What Has to Clear Before an A380 Lands at JFK

For the proposal to translate into a published Emirates schedule, several distinct approvals have to clear in sequence, and any one of them can stall the project for a year.

  1. Israeli aviation law: Current statutes restrict standalone seventh-freedom operations by foreign carriers. The Knesset would need to amend the framework, and EL AL plus Israir and Arkia are expected to lodge formal objections during any consultation period.
  2. United States DOT foreign air carrier permit: Emirates would need a fresh permit covering the JFK end of the route. The Open Skies agreement between Washington and Abu Dhabi makes this routine for fifth-freedom service; a seventh-freedom variant is novel ground for the US Department of Transportation.
  3. Slot allocation at JFK: JFK is slot-controlled. Emirates would either negotiate slots from incumbent holders or apply during seasonal slot rounds, with US legacy carriers expected to file competitive objections.
  4. Security and insurance framework: A foreign carrier basing aircraft and crew permanently at Ben Gurion needs an insurance market willing to underwrite it. War-risk premiums on Israeli operations remain elevated and would price the route’s economics directly.
  5. Dubai to Tel Aviv restoration: Whether the structure ends up seventh-freedom or fifth-freedom, the political optics of a UAE flag carrier serving Tel Aviv require the original Dubai route to come back first. Reports of a Q1 2026 resumption did not deliver.

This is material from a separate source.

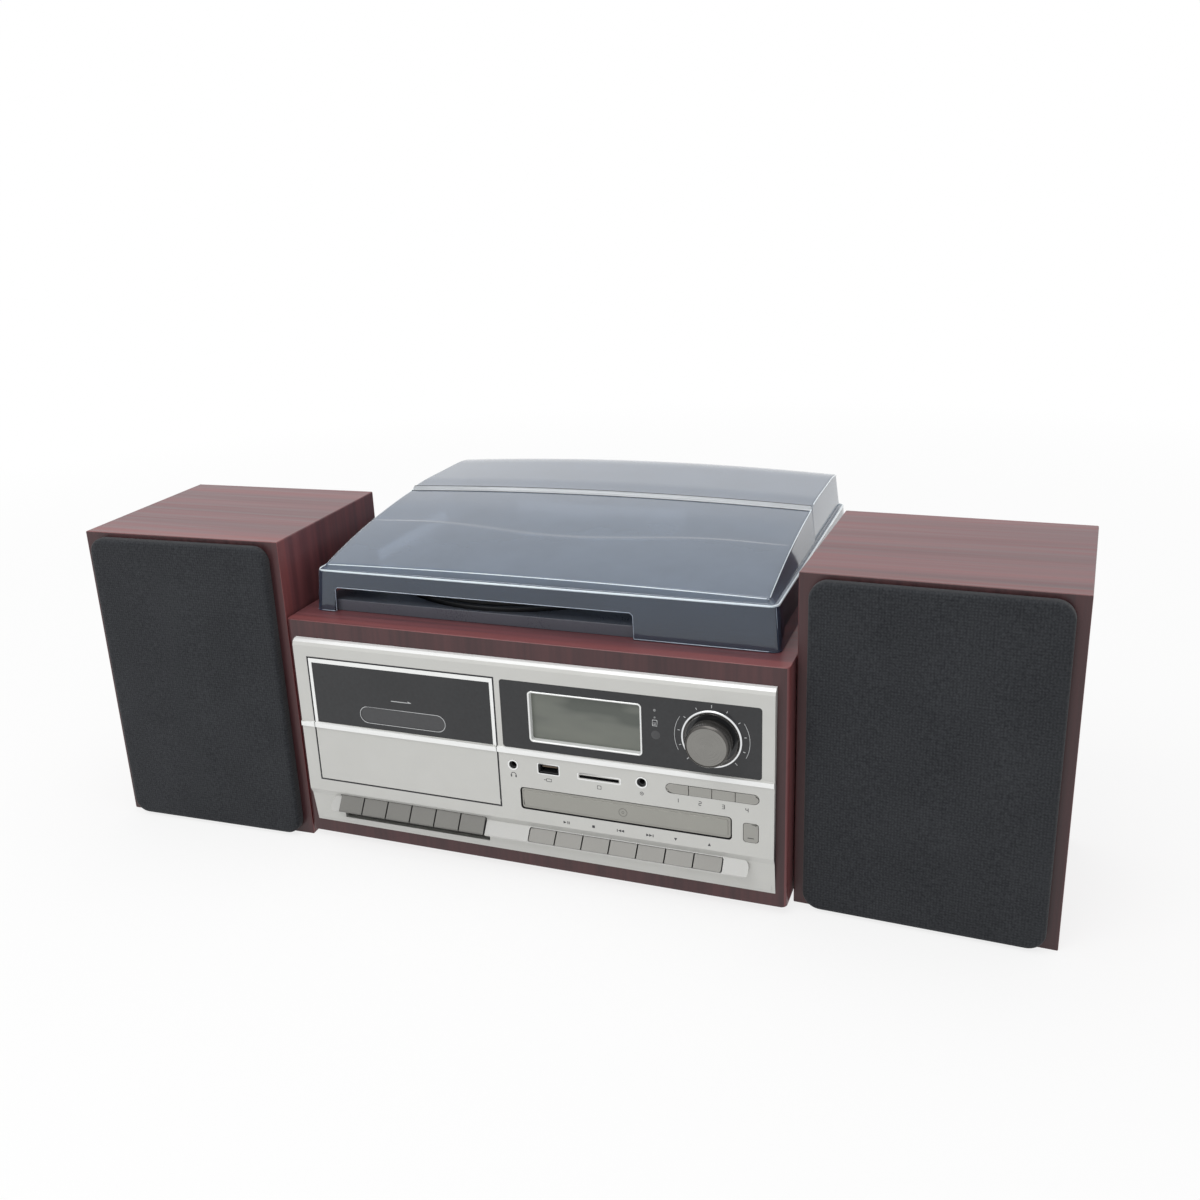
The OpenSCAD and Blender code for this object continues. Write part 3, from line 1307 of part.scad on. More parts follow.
module left_speaker_box() { speaker_box(-1); }
module left_driver() { speaker_driver(-1); }
module left_terminal() { speaker_terminal(-1); }
module left_grille() { speaker_grille(-1); }
module right_speaker_box() { speaker_box(1); }
module right_driver() { speaker_driver(1); }
module right_terminal() { speaker_terminal(1); }
module right_grille() { speaker_grille(1); }

cabinet();
rear_panel();
feet();
front_fascia();
display_window();
lcd_bezel();
lcd_panel();
volume_ring();
control_board();
front_sockets();
rear_sockets();
main_board();
turntable_deck();
platter_motor();
cover_hinges();
cassette_chassis();
cd_loader();
dust_cover();
platter();
platter_mat();
motor_pulley();
arm_gimbal();
tonearm();
cue_lever();
speed_switch();
cassette_door();
cassette_window();
supply_reel();
takeup_reel();
flywheel();
cd_drawer();
drawer_front();
cd_hub();
eject_button();
volume_knob();
key_record();
key_play();
key_rewind();
key_forward();
key_stop();
key_pause();
button_store();
button_play();
button_stop();
button_previous();
button_next();
button_down();
button_up();
button_mode();
button_scan();
button_clock();
button_timer();
left_speaker_box();
left_driver();
left_terminal();
left_grille();
right_speaker_box();
right_driver();
right_terminal();
right_grille();
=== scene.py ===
"""Looks of the stereo music centre: pieces, finishes, light and camera.

Sizes are in millimetres, measured as in the part's source: X from the middle of the cabinet,
Y back from its wooden front edge, Z up from the table.
"""

import json
import math

import bmesh
import bpy
from mathutils import Matrix, Vector

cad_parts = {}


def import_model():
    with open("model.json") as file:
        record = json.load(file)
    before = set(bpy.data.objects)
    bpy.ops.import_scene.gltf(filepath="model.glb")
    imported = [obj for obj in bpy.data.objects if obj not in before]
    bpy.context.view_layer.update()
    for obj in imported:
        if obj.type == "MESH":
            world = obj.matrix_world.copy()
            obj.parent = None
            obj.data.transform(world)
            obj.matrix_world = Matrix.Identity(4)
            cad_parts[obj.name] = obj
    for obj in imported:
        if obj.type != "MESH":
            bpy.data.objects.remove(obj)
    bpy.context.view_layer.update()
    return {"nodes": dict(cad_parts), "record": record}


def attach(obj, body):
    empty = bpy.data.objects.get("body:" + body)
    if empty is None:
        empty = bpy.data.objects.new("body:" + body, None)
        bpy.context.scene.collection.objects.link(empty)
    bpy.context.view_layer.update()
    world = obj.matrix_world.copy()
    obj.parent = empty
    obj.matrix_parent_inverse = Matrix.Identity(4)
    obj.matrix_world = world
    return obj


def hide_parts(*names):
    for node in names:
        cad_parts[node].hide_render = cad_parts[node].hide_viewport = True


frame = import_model()

Y_MID = 143.75  # middle of the set, front to back


def at(x, y, z):
    """A point in the frame, in metres."""
    return Vector((x / 1000, (y - Y_MID) / 1000, z / 1000))


def in_scene(name, data):
    """A new object in the scene."""
    made = bpy.data.objects.new(name, data)
    bpy.context.scene.collection.objects.link(made)
    return made


# ---------- finishes ----------

MOST_LOW, MOST_HIGH = 0.3, 0.7  # most values of a noise lie between these
RELIEF = 0.0002  # metres of relief in a Bump node
COAT_ROUGH = 0.08
ACRYLIC_IOR = 1.49


def shader(name):
    """A material with one Principled shader. Returns it, its node tree and the shader."""
    material = bpy.data.materials.new(name)
    material.use_nodes = True
    tree = material.node_tree
    tree.nodes.clear()
    out = tree.nodes.new("ShaderNodeOutputMaterial")
    skin = tree.nodes.new("ShaderNodeBsdfPrincipled")
    tree.links.new(skin.outputs[0], out.inputs[0])
    return material, tree, skin


def feed(tree, node, inputs):
    """Sets a node's inputs, each to a value or from another node's socket."""
    for key, value in inputs.items():
        if isinstance(value, bpy.types.NodeSocket):
            tree.links.new(value, node.inputs[key])
        else:
            node.inputs[key].default_value = value


def add(tree, kind, inputs=(), **settings):
    """One node, with its settings and its inputs."""
    node = tree.nodes.new("ShaderNode" + kind)
    for key, value in settings.items():
        setattr(node, key, value)
    feed(tree, node, dict(inputs))
    return node


def maths(tree, operation, *values):
    """The result of one Math node."""
    return add(tree, "Math", dict(enumerate(values)), operation=operation).outputs[0]


def ramp(tree, fac, stops):
    """Colour ramp through (position, (r, g, b)) stops."""
    node = add(tree, "ValToRGB", {"Fac": fac})
    marks = node.color_ramp.elements
    while len(marks) < len(stops):
        marks.new(0.5)
    for mark, (place, colour) in zip(marks, stops):
        mark.position = place
        mark.color = (*colour, 1)
    return node.outputs["Color"]


def spread(tree, fac, low, high):
    """A number between low and high, following a texture."""
    node = add(tree, "MapRange", {"Value": fac, 1: MOST_LOW, 2: MOST_HIGH, 3: low, 4: high})
    return node.outputs[0]


def noise(tree, scale, stretch=(1, 1, 1), detail=3.0, vector=None):
    """Noise over the piece's own coordinates, with features of about 1/scale metres."""
    place = vector or add(tree, "TexCoord").outputs["Object"]
    mapped = add(tree, "Mapping", {"Vector": place, "Scale": stretch})
    node = add(tree, "TexNoise", {"Vector": mapped.outputs[0], "Scale": scale, "Detail": detail})
    return node.outputs["Fac"]


def shade(colour, factor):
    return tuple(min(1.0, c * factor) for c in colour)


def bumped(tree, height, strength, depth=RELIEF):
    """A surface normal with a texture's relief in it."""
    return add(tree, "Bump", {"Strength": strength, "Distance": depth, "Height": height}).outputs[0]


def moulded(name, colour, rough, metal, grain, vary, rough_vary=0.06, bump=0.03):
    """Plastic, paint or metal with a fine texture in colour, gloss and relief."""
    material, tree, skin = shader(name)
    fine = noise(tree, grain)
    broad = noise(tree, grain / 25, detail=2.0)
    both = maths(tree, "ADD", fine, broad)
    half = maths(tree, "MULTIPLY", both, 0.5)
    dark, light = shade(colour, 1 - vary), shade(colour, 1 + vary)
    low, high = max(rough - rough_vary, 0.02), min(rough + rough_vary, 1)
    feed(tree, skin, {"Base Color": ramp(tree, half, [(MOST_LOW, dark), (MOST_HIGH, light)]),
                      "Roughness": spread(tree, half, low, high),
                      "Normal": bumped(tree, fine, bump), "Metallic": metal})
    return material


HIGHLIGHT_BAND, HIGHLIGHT_FADE = 9, 0.8  # painted highlight: a redder band along the wooden boxes' front edges
ALONG, ACROSS = 7, 300  # scale of the wood's pattern along and across the grain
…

If the Dubai leg returns in the third quarter and is paired with a fifth-freedom JFK tag, Israel gets meaningful new long-haul competition before US carriers come back, EL AL faces price pressure heading into the high-season fourth quarter, and the Knesset avoids a fight over rewriting aviation law. If the Dubai leg keeps slipping or Emirates concludes that war-risk insurance still does not pencil, the route stays a press release and EL AL keeps its book through 2026.